TASK PROMPT: Word for word, restate the lines from the start of the data below through the line containing "import Sketcher".

GIVEN DATA:
·····

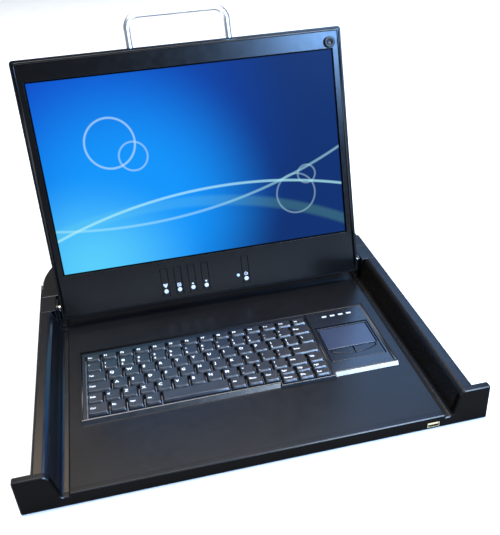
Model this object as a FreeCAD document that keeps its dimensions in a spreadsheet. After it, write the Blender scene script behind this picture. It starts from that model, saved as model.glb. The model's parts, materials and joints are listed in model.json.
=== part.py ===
"""Rack-mounted display and keyboard drawer, one unit high, as a parametric assembly.

Frame: X to the right, Y towards the back of the rack, Z up, in millimetres.
The origin is on the underside, mid-width, in the plane where the mounting ears rest on the rack posts.
The drawer is drawn pushed in and the display is drawn raised.
"""
import FreeCAD, Part
import math
import os

import Sketcher

doc = FreeCAD.newDocument("console_drawer")
sheet = doc.addObject("Spreadsheet::Sheet", "Sizes")

DRIVING_SIZES = [
    # the front panel and the rack that it closes on
    ("panel_height", 44.0, "top of the front panel and of the side walls"),
    ("panel_thickness", 6.8, "front panel, front to back"),
    ("panel_foot", 0.5, "air under the front panel"),
    ("panel_edge", 1.2, "rounding of the panel's front edges"),
    ("panel_corner", 2.0, "rounding of the panel's outer corners"),
    ("panel_skin", 2.4, "wall left in front of the recess behind each panel ear"),
    ("recess_width", 15.0, "recess behind a panel ear, for the rack screws' heads"),
    ("recess_height", 38.0, "recess behind a panel ear, bottom to top"),
    ("rack_gap", 0.4, "air between the panel and the mounting ears"),
    ("ear_thickness", 2.0, "steel of the mounting ears"),
    ("ear_inset", 0.5, "mounting ear's end inside the panel's end"),
    ("ear_foot", 1.2, "bottom of the mounting ears"),
    ("ear_drop", 1.4, "top of the mounting ears below the panel's top"),
    ("hole_inset", 8.75, "middle of a rack hole to the panel's end"),
    ("hole_spacing_z", 31.75, "rack holes, bottom to top"),
    ("hole_middle", 22.0, "height of the middle of the rack holes"),
    ("rack_slot_length", 10.5, "oblong rack hole, end to end"),
    ("rack_slot_width", 6.8, "oblong rack hole, bottom to top"),
    # the fixed chassis
    ("ear_reach", 17.8, "front panel beyond the side plate"),
    ("plate_overlap", 2.2, "side plates past the start of the rear cover's round corners"),
    ("side_plate", 1.5, "steel of the side plates"),
    ("side_plate_drop", 0.8, "top of the side plates below the panel's top"),
    ("pan_floor", 1.2, "steel of the chassis floor"),
    ("vent_length", 60.0, "slot in the chassis floor"),
    ("vent_width", 6.0, "slot in the chassis floor"),
    ("vent_pitch", 40.0, "between slots in the chassis floor"),
    ("vent_rows", 7, "rows of slots in the chassis floor"),
    ("bracket_slot_length", 30.0, "slot for a rear bracket, front to back"),
    ("bracket_slot_width", 5.2, "slot for a rear bracket"),
    ("bracket_slot_pitch", 50.0, "between rear bracket slots, front to back"),
    ("bracket_slot_spacing", 24.0, "between rear bracket slots, bottom to top"),
    ("bracket_slot_back", 50.0, "middle of the rear bracket slots to the side plate's back edge"),
    # the telescopic slides
    ("slide_foot", 4.0, "bottom of the outer slide member"),
    ("slide_drop", 3.9, "top of the outer slide member below the side plate's top"),
    ("slide_depth", 12.7, "closed slide, side to side"),
    ("slide_steel", 1.2, "steel of every slide member"),
    ("slide_lip", 2.5, "in-turned lip of a slide member"),
    ("slide_play", 0.4, "running gap between slide members"),
    ("slide_end", 4.0, "back end of the slides inside the side plates"),
    ("slide_start", 6.0, "front end of the slides"),
    # the drawer's tray and covers
    ("tray_floor", 2.0, "underside of the tray"),
    ("tray_steel", 1.2, "steel of the tray"),
    ("tray_wall_drop", 10.0, "top of the tray's side walls below the panel's top"),
    ("rear_depth", 142.0, "rear cover, front to back"),
    ("cover_corner", 110.0, "rear cover's corners, seen from above"),
    ("cover_gap", 0.4, "air between the covers and the chassis side plates"),
    ("cover_skin", 1.6, "wall of the covers and of the deck"),
    ("cover_edge", 0.8, "rounding of the covers' edges"),
    ("wall_top", 13.1, "flat top of a side wall"),
    ("fold_radius", 7.0, "rounding of that corner"),
    ("wall_run", 7.5, "slope of a side wall, from its foot outwards"),
    ("lid_side_air", 4.0, "display's side to the side wall's foot"),
    ("foot_radius", 4.0, "hollow at the side wall's foot"),
    ("gutter_height", 12.8, "floor of the gutter beside the deck"),
    ("ledge_reach", 3.8, "ledge under the deck"),
    ("deck_rise", 3.5, "palm rest above the gutter"),
    ("gutter_width", 7.2, "gutter between the deck and the side wall"),
    ("deck_edge", 2.0, "rounding of the deck's side edges"),
    ("rear_vent_count", 15, "vents in the rear cover"),
    ("rear_vent_pitch", 10.0, "between vents in the rear cover"),
    ("rear_vent_width", 3.0, "vent in the rear cover"),
    ("rear_vent_length", 50.0, "vent in the rear cover, front to back"),
    ("rear_cover_back", 23.7, "hinge line to the rear cover"),
    ("hinge_cap_front", 12.3, "front of the hinge caps to the hinge line"),
    ("hinge_side_air", 7.0, "display's side to the hinge cap's inner wall"),
    # the hinges and the display
    ("lid_front_air", 0.3, "folded display's top edge behind the front panel's face"),
    ("lid_sink", 0.2, "folded display's back below the panel's top"),
    ("display_lean", 15.2, "degrees that the raised display leans back"),
    ("pin_radius", 3.0, "hinge pin"),
    ("pin_play", 0.05, "running gap round the hinge pin"),
    ("bracket_air", 0.3, "hinge cap's inner wall to the hinge bracket"),
    ("bracket_steel", 3.0, "hinge bracket's upright"),
    ("bracket_foot_steel", 2.5, "hinge bracket's foot"),
    ("bracket_foot_reach", 8.2, "hinge bracket's foot, side to side"),
    ("bracket_rear", 17.7, "hinge line to the bracket's back edge"),
    ("bracket_nose", 5.3, "rounding of the bracket round the pin"),
    ("barrel_radius", 4.2, "washer on the pin beside the display"),
    ("bezel_side", 12.7, "lit part of the screen to the display's side"),
    ("display_below", 12.0, "display below the hinge line"),
    ("bezel_top", 26.0, "lit part of the screen to the display's top"),
    ("display_front", 13.0, "hinge line to the display's face"),
    ("display_rear", 5.3, "hinge line to the display's back"),
    ("display_corner", 4.0, "display's corners"),
    ("display_edge", 2.5, "rounding of the display's back edges"),
    ("shell_wall", 2.0, "display shell's sides"),
    ("shell_back", 1.8, "display shell's back"),
    ("bezel_gap", 0.3, "air between the bezel and the shell's rim"),
    ("bezel_thickness", 2.6, "display bezel"),
    ("screen_width", 368.6, "lit part of the screen"),
    ("screen_height", 230.4, "lit part of the screen"),
    ("screen_foot", 44.6, "hinge line to the lit part's bottom"),
    ("screen_border", 1.4, "dark border round the lit part"),
    ("panel_frame_x", 6.7, "screen module's frame beside the lit part"),
    ("panel_frame_z", 7.3, "screen module's frame above and below the lit part"),
    ("module_thickness", 6.8, "screen module"),
    ("holder_steel", 2.0, "strips that hold the screen module"),
    ("tongue_width", 8.2, "button tongue in the bezel"),
    ("tongue_slit", 0.6, "slit beside a button tongue"),
    ("tongue_foot", -4.0, "lower end of the tongues, from the hinge line"),
    ("tongue_root", 33.0, "upper end of the tongues, from the hinge line"),
    ("tongue_thickness", 2.0, "button tongue"),
    ("tongue_end_gap", 0.3, "gap at the two ends of a tongue"),
    ("tongue_travel", 0.8, "travel of a tongue at its dot"),
    ("dot_height", 2.5, "middle of the buttons' dots, from the hinge line"),
    ("dot_radius", 2.9, "raised dot on a tongue"),
    ("dot_rise", 0.3, "raised dot on a tongue"),
    ("tongue_first", -62.7, "first menu button, from the middle"),
    ("tongue_pitch", 17.6, "between menu buttons"),
    ("power_x", 43.5, "power button, from the middle"),
    ("lamp_x", 33.2, "power lamp, from the middle"),
    ("lamp_height", 8.6, "power lamp, from the hinge line"),
    ("lamp_radius", 1.9, "power lamp"),
    ("bumper_side", 15.5, "middle of the bumper to the display's side"),
    ("bumper_top", 17.5, "middle of the bumper to the display's top"),
    ("bumper_radius", 6.6, "bumper"),
    ("bumper_rise", 4.0, "bumper"),
    ("bumper_dimple", 2.6, "dimple in the bumper, radius"),
    ("leaf_length", 30.0, "hinge leaf in the display, side to side"),
    ("leaf_height", 26.0, "hinge line to the top of the hinge leaf"),
    ("knuckle_length", 7.0, "hinge knuckle in the display"),
    ("driver_half", 55.0, "half the width of the screen's driver board"),
    ("driver_foot", 90.0, "hinge line to the driver board"),
    ("driver_height", 80.0, "driver board, bottom to top"),
    ("switch_size", 5.0, "switch behind a button"),
    ("switch_height", 3.4, "switch behind a button"),
    ("handle_half", 59.2, "middle of a handle leg, from the middle"),
    ("handle_radius", 4.0, "handle rod"),
    ("handle_bend", 15.0, "bend of the handle, at the rod's middle"),
    ("handle_reach", 35.7, "top of the display to the middle of the handle's bar"),
    ("handle_set_back", 6.8, "display's face to the middle of the handle rod"),
    ("handle_root", 9.0, "handle leg inside the display"),
    ("anchor_width", 16.0, "block that holds a handle leg"),
    # the keyboard
    ("key_pitch", 19.05, "between keys"),
    ("frame_front_border", 6.2, "frame in front of the space bar"),
    ("arrow_row", 12.7, "depth of a row of arrow keys"),
    ("function_row", 13.6, "depth of the row of function keys"),
    ("function_gap", 1.0, "air in front of the function keys"),
    ("key_gap", 0.8, "air between keys"),
    ("key_rise", 7.2, "top of the keys above the palm rest"),
    ("key_foot_rise", 2.5, "bottom of the keys above the palm rest"),
    ("key_draft_side", 1.7, "slope of a key's sides"),
    ("key_draft_front", 2.4, "slope of a key's front"),
    ("key_draft_back", 0.9, "slope of a key's back"),
    ("key_travel", 2.2, "travel of a key"),
    ("frame_rise", 4.3, "top of the keyboard frame above the palm rest"),
    ("frame_border", 6.3, "frame beside the keys and beside the touchpad"),
    ("palm_rest", 93.0, "front panel's face to the keyboard frame"),
    ("frame_back_border", 11.95, "frame behind the function keys"),
    ("bulge_border", 2.85, "frame in front of the arrow keys"),
    ("frame_margin", 0.8, "air between the keys and the frame's opening"),
    ("frame_bevel", 2.6, "bevel of the keyboard frame's back edge"),
    ("frame_edge", 0.7, "rounding of the keyboard frame's other edges"),
    ("frame_skin", 1.6, "wall of the keyboard frame's skirt"),
    ("skirt_drop", 7.3, "bottom of the keyboard frame's skirt below the palm rest"),
    ("skirt_inset", 1.4, "skirt's distance inside the frame's edge"),
    ("stem_width", 5.0, "stem under a key"),
    ("stem_play", 0.3, "air round a stem in the guide plate"),
    ("key_guide", 2.2, "guide plate for the stems, right under the frame"),
    ("key_plate", 1.2, "steel plate under the keys"),
    ("membrane", 0.8, "switch membrane on the steel plate"),
    ("pad_strip", 6.04, "frame between the keys and the touchpad's place"),
    ("pad_width", 67.5, "touchpad's place, side to side"),
    ("pad_front_border", 21.0, "frame in front of the touchpad's place"),
    ("pad_depth", 70.5, "touchpad's place, front to back"),
    ("pad_rim", 3.0, "surround beside the touchpad"),
    ("button_depth", 24.5, "front of the touchpad's place to the line between touchpad and buttons"),
    ("pad_drop", 0.8, "touchpad's surface below the frame's top"),
    ("pad_thickness", 2.4, "touchpad and its surround"),
    ("pad_ledge", 2.0, "ledge in the frame under the surround"),
    ("pad_gap", 0.35, "air round the touchpad and its buttons"),
    ("button_half", 27.5, "half the width of the touchpad's buttons"),
    ("button_side", 5.5, "depth of the buttons at their outer ends"),
    ("button_bow", 7.5, "bow of the buttons' front edge"),
    ("lens_inset", 19.0, "first status light from the left of the touchpad's place"),
    ("lens_pitch", 10.7, "between status lights"),
    ("lens_border", 16.0, "status lights to the back of the frame"),
    ("lens_width", 6.0, "status light"),
    ("lens_depth", 3.0, "status light"),
    ("lens_rise", 0.2, "status light above the frame"),
    ("lens_seat", 1.4, "status light below the frame's top"),
    # boards and sockets
    ("board", 1.6, "every circuit board"),
    ("post_radius", 3.0, "post under a circuit board"),
    ("usb_inset", 13.5, "middle of the front socket to the deck's side"),
    ("usb_middle", 6.2, "height of the front socket"),
    ("usb_width", 13.1, "front socket's shell"),
    ("usb_height", 5.7, "front socket's shell"),
    ("usb_depth", 14.0, "front socket's shell"),
    ("usb_steel", 0.5, "front socket's shell"),
    ("usb_tongue_width", 11.1, "tongue in the front socket"),
    ("usb_tongue", 1.8, "thickness of the tongue in the front socket"),
    ("usb_board_half", 12.0, "half the width of the front socket's board"),
    ("usb_board_depth", 26.0, "front socket's board"),
    ("socket_gap", 0.3, "air between a socket and the hole that it shows in"),
    ("control_half", 100.0, "half the width of the control board"),
    ("control_depth", 100.0, "control board, front to back"),
    ("control_height", 8.0, "underside of the control board"),
    ("control_back_gap", 3.0, "control board to the tray's back wall"),
    ("post_inset", 6.0, "board's edge to the middle of a post"),
    ("chip_width", 26.0, "large chip on the control board"),
    ("chip_height", 3.0, "large chip on the control board"),
    ("video_x", -40.0, "rear video socket, from the middle"),
    ("video_width", 39.0, "rear video socket"),
    ("video_height", 12.5, "rear video socket"),
    ("host_x", 12.0, "rear host socket, from the middle"),
    ("host_width", 12.0, "rear host socket"),
    ("host_height", 11.0, "rear host socket"),
    ("inlet_x", 48.0, "rear power inlet, from the middle"),
    ("inlet_width", 9.0, "rear power inlet"),
    ("inlet_height", 11.0, "rear power inlet"),
    ("inlet_bore", 3.2, "bore of the power inlet, radius"),
    ("inlet_pin", 1.0, "pin in the power inlet, radius"),
    ("socket_depth", 16.0, "every rear socket, front to back"),
    ("socket_mouth", 9.0, "depth of a rear socket's mouth"),
    ("socket_rim", 1.2, "rim round a rear socket's mouth"),
    ("socket_stand", 1.0, "rear sockets beyond the tray's back wall"),
    ("screw_radius", 3.0, "head of a cover screw"),
    ("screw_rise", 0.8, "head of a cover screw"),
    ("screw_inset", 10.0, "cover screw's middle inside the rear cover's edge"),
]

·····

THE OUTPUT:
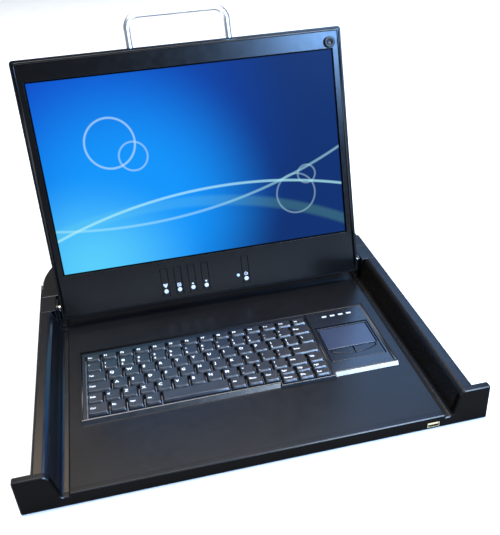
Model this object as a FreeCAD document that keeps its dimensions in a spreadsheet. After it, write the Blender scene script behind this picture. It starts from that model, saved as model.glb. The model's parts, materials and joints are listed in model.json.
=== part.py ===
"""Rack-mounted display and keyboard drawer, one unit high, as a parametric assembly.

Frame: X to the right, Y towards the back of the rack, Z up, in millimetres.
The origin is on the underside, mid-width, in the plane where the mounting ears rest on the rack posts.
The drawer is drawn pushed in and the display is drawn raised.
"""
import FreeCAD, Part
import math
import os

import Sketcher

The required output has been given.